The accordion's distinctive timbre often conjures up associations with Polish polka, German folk lieder, Viennese waltzes, French musette & cabaret chansons, North American Tex-Mex, Louisiana Cajun & Zydeco, Argentinian tango, and Mexican conjunto/tejano/norteño—but jazz? This isn't accordion accordin' to Hoyle!

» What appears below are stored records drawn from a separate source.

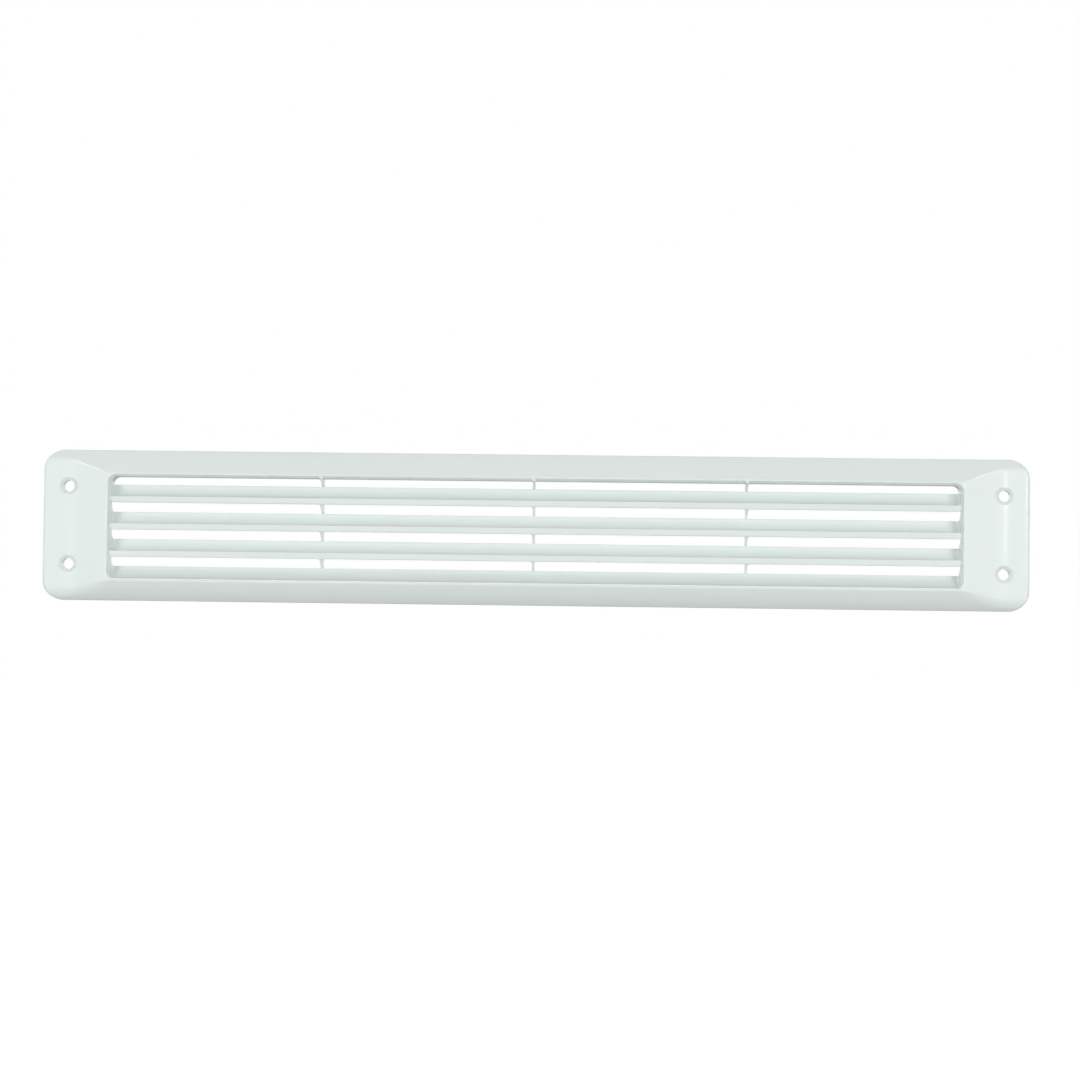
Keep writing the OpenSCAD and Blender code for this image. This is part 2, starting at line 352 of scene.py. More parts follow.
@dataclass(frozen=True)
class MouldedPlastic:
    """Glossy white plastic, moulded, with a cool green tint."""

    colour: tuple[float, float, float] = (0.812, 0.876, 0.858)
    mottled_colour: tuple[float, float, float] = (0.798, 0.866, 0.848)
    mottle_scale: float = 24.0
    roughness_low: float = 0.14
    roughness_high: float = 0.22
    polish_scale: float = 90.0
    ripple_scale: float = 520.0
    ripple_strength: float = 0.03
    ripple_depth: float = 1 * MM
    noise_detail: float = 3.0
    refraction: float = 1.5

    def material(self) -> bpy.types.Material:
        """Builds the node tree.

        Returns:
            The new material.
        """
        material = bpy.data.materials.new(SLOT)
        material.use_nodes = True
        nodes = material.node_tree.nodes
        links = material.node_tree.links
        shader = nodes["Principled BSDF"]
        shader.inputs["IOR"].default_value = self.refraction
        place = nodes.new("ShaderNodeTexCoord").outputs["Object"]

        mottle = self.noise(material, place, self.mottle_scale)
        tint = nodes.new("ShaderNodeMix")
        tint.data_type = "RGBA"
        tint.inputs["A"].default_value = (*self.colour, 1.0)
        tint.inputs["B"].default_value = (*self.mottled_colour, 1.0)
        links.new(mottle, tint.inputs["Factor"])
        links.new(tint.outputs["Result"], shader.inputs["Base Color"])

        polish = nodes.new("ShaderNodeMapRange")
        polish.inputs["To Min"].default_value = self.roughness_low
        polish.inputs["To Max"].default_value = self.roughness_high
        links.new(self.noise(material, place, self.polish_scale), polish.inputs["Value"])
        links.new(polish.outputs["Result"], shader.inputs["Roughness"])

        ripple = nodes.new("ShaderNodeBump")
        ripple.inputs["Strength"].default_value = self.ripple_strength
        ripple.inputs["Distance"].default_value = self.ripple_depth
        links.new(self.noise(material, place, self.ripple_scale), ripple.inputs["Height"])
        links.new(ripple.outputs["Normal"], shader.inputs["Normal"])
        return material

    def noise(
        self,
        material: bpy.types.Material,
        place: bpy.types.NodeSocket,
        scale: float,
    ) -> bpy.types.NodeSocket:
        """Adds a noise texture to the tree.

        Args:
            material: The material that the texture belongs to.
            place: The coordinates that it reads.
            scale: Its scale, per metre.

        Returns:
            The socket with the noise, from 0 to 1.
        """
        texture = material.node_tree.nodes.new("ShaderNodeTexNoise")
        texture.inputs["Scale"].default_value = scale
        texture.inputs["Detail"].default_value = self.noise_detail
        material.node_tree.links.new(place, texture.inputs["Vector"])
        return texture.outputs["Fac"]


@dataclass(frozen=True)
class Scoop:
    """A hollow slope in Y and Z: an arc from a foot at the front to a crest at the rear."""

    foot: Vector
    crest: Vector
    depth: float

    def radius(self) -> float:
        """Radius of the arc."""
        return (self.crest - self.foot).length ** 2 / (8 * self.depth) + self.depth / 2

    def centre(self) -> Vector:
        """Finds the centre of the arc, above it and in front.

        Returns:
            The centre, as Y and Z.
        """
        along = (self.crest - self.foot).normalized()
        inward = Vector((-along.y, along.x))
        return (self.foot + self.crest) / 2 + inward * (self.radius() - self.depth)

    def between(self, start: Vector, end: Vector, share: float, outset: float = 0.0) -> Vector:
        """Finds a point between the directions of two others.

        Args:
            start: The point whose direction has share 0.
            end: The point whose direction has share 1.
            share: How far round the point is.
            outset: How far outside the arc it is.

        Returns:
            The point.
        """
        centre = self.centre()
        start_angle = math.atan2(start.y - centre.y, start.x - centre.x)
        end_angle = math.atan2(end.y - centre.y, end.x - centre.x)
        angle = start_angle + (end_angle - start_angle) * share
        return centre + Vector((math.cos(angle), math.sin(angle))) * (self.radius() + outset)

    def height(self, y: float, outset: float) -> float:
        """Height of an arc outside this one, at a place from front to back."""
        centre = self.centre()
        return centre.y - math.sqrt((self.radius() + outset) ** 2 - (y - centre.x) ** 2)

    def depth_at(self, z: float, outset: float) -> float:
        """Place from front to back where an arc outside this one has a height."""
        centre = self.centre()
        return centre.x + math.sqrt((self.radius() + outset) ** 2 - (z - centre.y) ** 2)


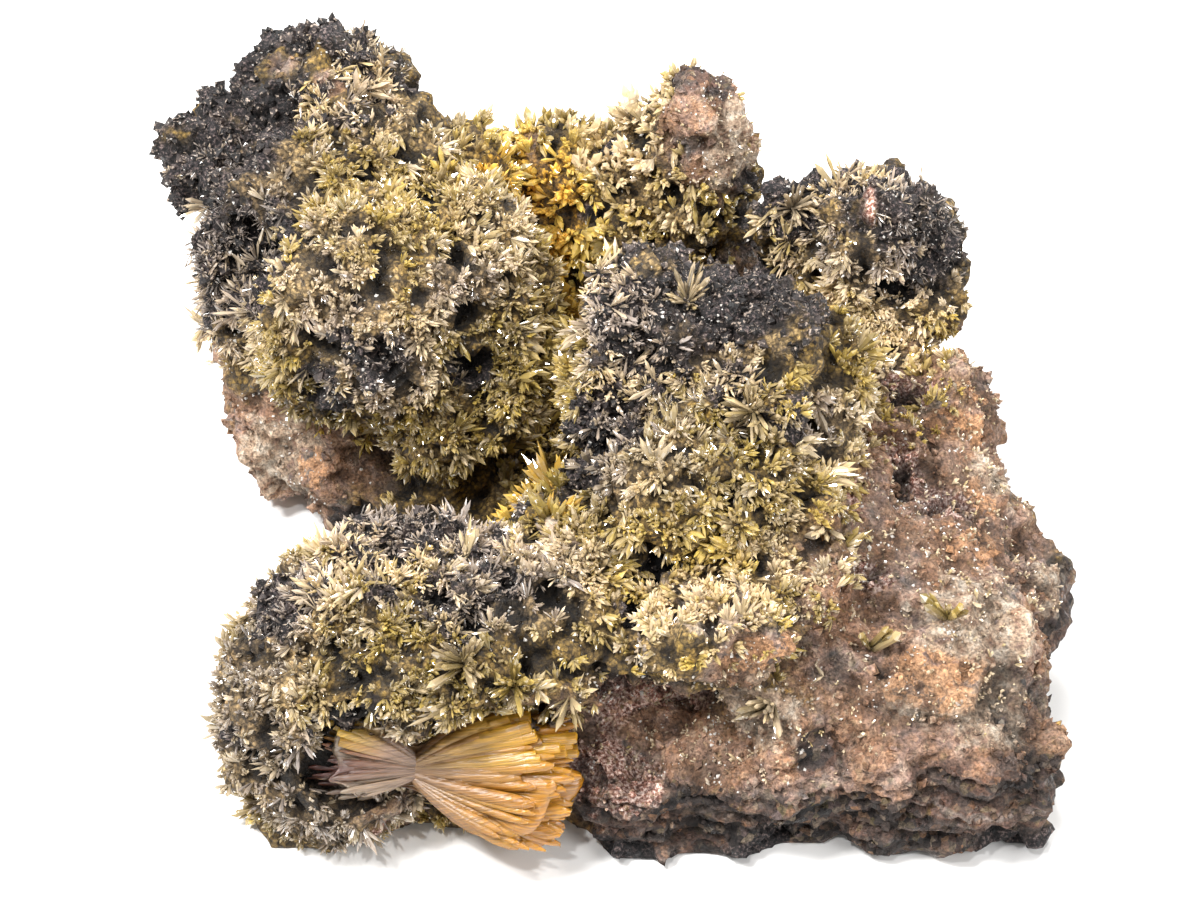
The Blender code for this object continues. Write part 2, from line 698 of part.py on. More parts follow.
def main():
    clear_scene()
    rock = rock_skin()
    right = fan_blades(RIGHT_FAN, RIGHT_LAYERS, 1)
    left = fan_blades(LEFT_FAN, LEFT_LAYERS, 5)
    beds = [hull_of(side, BED_GAP) for side in (right, left)]
    bed_trees = [BVHTree.FromBMesh(bed) for bed in beds]
    for bed in beds:
        rock = combined(rock, bed, "DIFFERENCE")
    sheaf = grown_together(right + left)
    sheaf_tree = BVHTree.FromBMesh(sheaf)
    nodes = [finished("mimetite_bow_tie_sheaf", sheaf, "amber")]
    rock.faces.index_update()
    rock.verts.index_update()
    bare = {face for face in rock.faces if any(on_surface(face, bed) for bed in bed_trees)}
    plates = fitted_crusts(rock, crust_patches(rock, bare), sheaf_tree)
    for name, plate in plates.items():
        nodes.append(finished(name, plate, CRUSTS[name][0]))
    nodes.append(finished("matrix_rock", rock, "rock"))
    for seed, name in enumerate(SPRAYS):
        nodes.append(standing_crystals(name, nodes, seed))


main()
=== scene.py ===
import math
import bmesh
import bpy
import numpy as np
from mathutils import Matrix, Vector, noise
from mathutils.bvhtree import BVHTree


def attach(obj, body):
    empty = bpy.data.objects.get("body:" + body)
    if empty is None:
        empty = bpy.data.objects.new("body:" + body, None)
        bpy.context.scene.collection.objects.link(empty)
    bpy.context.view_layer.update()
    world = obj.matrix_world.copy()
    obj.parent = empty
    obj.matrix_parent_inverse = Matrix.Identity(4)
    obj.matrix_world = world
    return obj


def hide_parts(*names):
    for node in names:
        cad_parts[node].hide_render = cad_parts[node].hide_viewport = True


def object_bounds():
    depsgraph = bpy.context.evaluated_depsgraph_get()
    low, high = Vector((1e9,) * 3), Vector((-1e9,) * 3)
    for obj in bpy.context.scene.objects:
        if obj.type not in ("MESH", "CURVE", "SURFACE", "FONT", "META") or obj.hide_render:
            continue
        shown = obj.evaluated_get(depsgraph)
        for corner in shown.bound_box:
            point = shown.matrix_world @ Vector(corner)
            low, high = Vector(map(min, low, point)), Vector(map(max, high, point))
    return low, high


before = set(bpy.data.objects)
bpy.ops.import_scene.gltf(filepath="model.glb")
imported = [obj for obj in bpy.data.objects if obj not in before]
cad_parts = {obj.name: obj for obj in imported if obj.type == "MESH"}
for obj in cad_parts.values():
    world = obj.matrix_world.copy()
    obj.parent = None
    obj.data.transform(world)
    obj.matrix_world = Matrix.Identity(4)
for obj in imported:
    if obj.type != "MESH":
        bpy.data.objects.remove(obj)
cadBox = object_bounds()
mm = 0.001  # the tables below are in millimetres


# small helpers

def toLinear(hexText):  # sRGB hex to the linear colour that a shader takes
    parts = [int(hexText[i:i + 2], 16) / 255 for i in (1, 3, 5)]
    return [c / 12.92 if c <= 0.04045 else ((c + 0.055) / 1.055) ** 2.4 for c in parts] + [1.0]


def noiseAt(points, size, seed):  # smooth noise from about -1 to 1, with lumps of this size in mm
    shift = Vector((seed * 7.3, seed * 3.1, seed * 5.7))
    return np.array([noise.noise(Vector(p) / size + shift) for p in points])


def smooth(low, high, values):
    t = np.clip((values - low) / (high - low), 0, 1)
    return t * t * (3 - 2 * t)


def inBlobs(points, blobs, edge=0.25, wander=0.3, grain=2.2, seed=1):  # 1 inside the blobs, 0 outside, soft edge
    nearest = np.full(len(points), 9.0)
    for blob in np.array(blobs, dtype=float):
        away = np.sqrt((((points - blob[:3]) / blob[3:]) ** 2).sum(1))
        nearest = np.minimum(nearest, away)
    rough = noiseAt(points, grain, seed) + 0.6 * noiseAt(points, grain * 0.4, seed + 50)
    return 1 - smooth(1 - edge, 1 + edge, nearest + wander * rough)


def addPiece(name, mesh, nodes, material):  # a finished piece of the object
    piece = bpy.data.objects.new(name, mesh)
    bpy.context.scene.collection.objects.link(piece)
    mesh.materials.clear()
    mesh.materials.append(material)
    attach(piece, "root")
    if nodes:
        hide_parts(*nodes)


def weldedCopy(nodeName):  # the node's own shape with its loose triangles joined up
    bm = bmesh.new()
    bm.from_mesh(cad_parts[nodeName].data)
    bmesh.ops.remove_doubles(bm, verts=bm.verts, dist=0.001 * mm)
    bm.normal_update()
    return bm


def meshFrom(bm, name):  # ends the bmesh as a mesh of this name
    mesh = bpy.data.meshes.new(name)
    bm.to_mesh(mesh)
    bm.free()
    return mesh


def treeOf(bm):  # ends the bmesh as a tree for nearest points and rays
    tree = BVHTree.FromBMesh(bm)
    bm.free()
    return tree


def settled(bm, times):  # smooths every corner a few times
    for _ in range(times):
        bmesh.ops.smooth_vert(bm, verts=bm.verts, factor=0.5, use_axis_x=True, use_axis_y=True, use_axis_z=True)
    bm.normal_update()


def writeColours(mesh, name, channels):  # one number from 0 to 1 a point in each channel
    layer = mesh.color_attributes.new(name, "FLOAT_COLOR", "POINT")
    values = np.stack(channels, axis=1).astype(np.float32)
    layer.data.foreach_set("color", values.ravel())


# what lies where on the rock: soft-edged blobs, each a centre x, y, z and its half sizes in mm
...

One of the inherent problems in utilizing the accordion for harmonically complex music such as jazz lies in the fact that the left-hand chord buttons are preset, strictly limiting choices for chord construction as well as comping techniques. Prieto has straddled this limitation via custom adjustments to his instrument—don't ask, it's top secret—and by adding voices to his left hand chords by layering in notes with the right hand, resulting a harmonic textures unprecedented on this ax.

Persistencia features six original tunes by Prieto, along with covers of Brazilian composer Egberto Gismonti's "Frevo, Argentinian tango-maestro Astor Piazzolla's "Libertango, and John Coltrane's "26-2, the latter a three-in-one key workout from the Giant Steps album. Prieto's own compositions range from lyrical to neo-boppish to progressive. "Muiñeira da Carmen, "Persistencia, and "Only for You are wistful and romantic; "Freva, "Contrasts in NY, and "Mugares have angular lines and unusual harmonies; while "Mundos Celtas sounds like an Irish reel or jig, interspersed with sections of drawn-out, atmospheric chords.

The members of the trio work well together. Allison Miller's brushwork on "Muñeira da Carmen, her rolling tango-esque fills and feathered high-hat on the outro vamp of "Libertango, and her conversational counterpoint on "Persistencia are adroit and apropos. Bassist Carlo DeRosa is also excellent, particularly during his strolling intro on "Persistencia, his interactive commentary during Prieto's solo on "Mundos Celtas, his bowed vocalisms on "Libertango, and his driving solo over the samba groove of "Contrasts in NY.

Prieto's playing is stellar: virtuosic without seeming to be in a hurry, his melodic phrases materialize nonchalantly, commanding but never imposing, gaining momentum and urgency when inspiration strikes. The accordionist's linear vocabulary is unusual, at times hard-bopping, yet never quite resolving as "expected." His tone displays a horn-like quality—"breathing," swelling, and fading with the motion of the bellows—while his harmonic accompaniment often detours adventurously in parallel and symmetric motions that flirt with quasi-tonality.

Following closely on the heels of artists like Poland's The Motion Trio, Victor Prieto is teaching the old cats new tricks: compositions, improvised lines, tonal manipulations, and—above all—a novel way of chordin' the accordion.


Track Listing: Frevo; Muieira da Carmen; Contrasts in NY; Libertango; Persistencia; Mundos Celtas; 26-2; Only for You; Mugares.

Personnel: Victor Prieto: accordion; Carlo DeRosa: bass; Allison Miller: drums.